Opportunities with Basingstoke Canal Society

About

The Basingstoke Canal was completed in 1794, built to connect Basingstoke with the River Thames at Weybridge via the Wey. By the early 1960s, the Basingstoke Canal was still in private ownership and semi-derelict, so half a dozen people formed the Society. By 1966, a campaign was started for the Canal to be taken into public ownership and restored to navigation.
The Society was originally formed in 1966 to save the privately owned waterway, and campaigned for its restoration under public ownership. This was achieved in the early 1970s when Hampshire and Surrey County Councils purchased the then derelict canal. In partnership with the local authorities, the Society organised voluntary working parties, managed work training schemes and employed a full-time team to restore the Canal. After nearly 20 years effort, thirty two miles of the waterway, from the Wey Navigation junction to the Greywell Tunnel, were formally reopened in May 1991 by HRH The Duke of Kent.

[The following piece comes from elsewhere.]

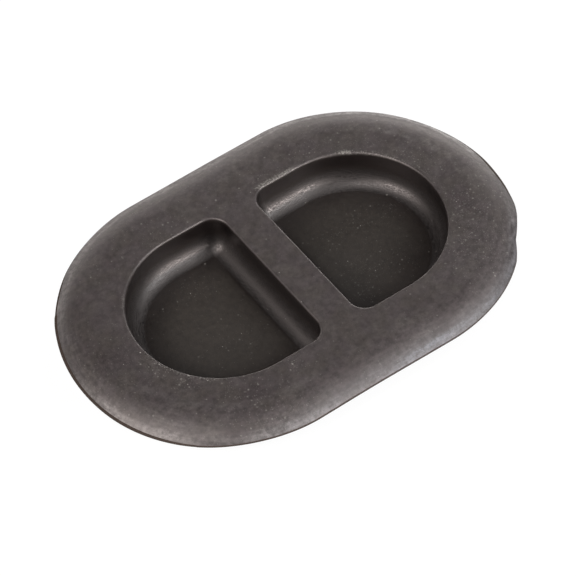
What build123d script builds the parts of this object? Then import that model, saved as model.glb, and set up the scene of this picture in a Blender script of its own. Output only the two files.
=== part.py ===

The Canal is now managed by the Basingstoke Canal Authority, and is financed by the two county council owners and neighbouring borough and district authorities, with a significant contribution of both cash and value-in-kind from the Society.

Basingstoke Canal Society promotes and campaigns for the sustainable future of the Canal as a navigation, and also raises money to fund maintenance and improvement works undertaken by Society volunteers. We have over 200 volunteers doing a variety of jobs.